ASA probes Home Office 'go home' van campaign
A scheme which saw vans drive through London calling on illegal immigrants to leave is to be investigated by the advertising watchdog.
The Advertising Standards Authority (ASA) said it had started the inquiry into the Home Office's "go home or face arrest" vans following 60 complaints.
The pilot scheme has faced criticism from the Liberal Democrats and Liberty.
A Home Office spokesman said it was in contact with the ASA and would "respond in due course".
The ASA said it had been "flooded" with calls in support of the scheme following its decision to investigate.
Communities Secretary Eric Pickles told BBC Radio 5 live that the scheme would be rolled out nationally, "if proved effective".
He said: "Given Labour's open-door immigration policy, I don't see anything offensive as suggesting to illegal immigrants that their stay in this country might be shorter than they thought."

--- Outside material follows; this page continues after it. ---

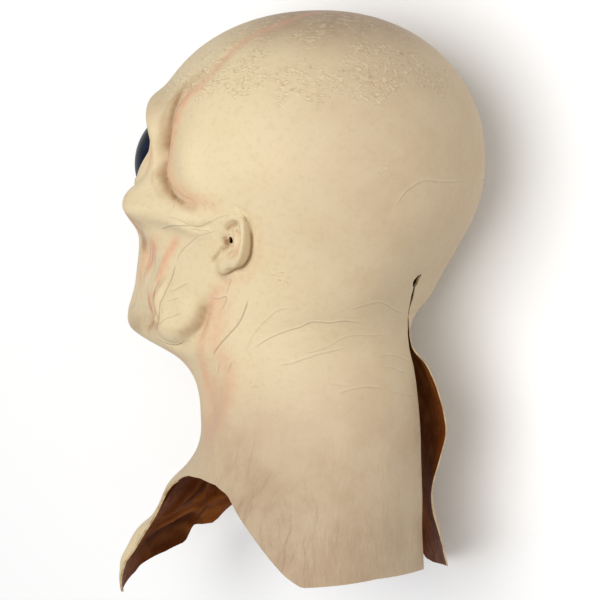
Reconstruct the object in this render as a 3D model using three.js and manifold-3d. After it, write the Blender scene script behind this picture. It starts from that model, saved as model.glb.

The Home Office has said the pilot worked, but did not say how many people had left the country.
Vans were driven around Barnet, Hounslow, Barking and Dagenham, Ealing, Brent and Redbridge as part of the campaign, which started on 22 July and lasted a week.
In a statement, the ASA said the complainants - "individual members of the public" - had expressed concerns that the advert, in particular the phrase "go home", was offensive and irresponsible.
It said complainants were concerned this was "reminiscent of slogans used by racist groups to attack immigrants in the past and could incite or exacerbate racial hatred and tensions in multicultural communities".
"Separately, some complainants have challenged whether the claim '106 arrests last week in your area' is misleading," the ASA added.
"They've also challenged whether it is misleading because it implies arrest is the automatic consequence of remaining in the UK without permission."
It added that one of the complainants was a former member of the ASA Council, Labour peer Lord Lipsey.
'National Front-style slogans'
A Home Office spokesman said the 106 arrests referred to in the campaign were made across the six pilot boroughs between 30 June and 6 July.
Labour's shadow immigration minister Chris Bryant said: "You've got to question the government's competence. We need effective action on immigration not offensive stunts."
Rachel Robinson, policy officer at human rights campaign group Liberty, said: "Driving National Front-style slogans around ethnically-diverse areas was bound to cause deep offence."
Liberal Democrat business secretary Vince Cable has described the scheme as "stupid and offensive" and Brent Council leader Muhammed Butt said the project was "an act of desperation".
Speaking on Radio 4, Lord Ouseley, a crossbench peer who is the former chief executive of the Commission for Racial Equality, said the advert was contributing to an "element of racism and xenophobia".
But Conservative MP for Wellingborough Peter Bone said the government should be congratulated for the pilot.
"If this works and people voluntarily go home because of it who would have been afraid to come forward before, then it's a good thing," he said.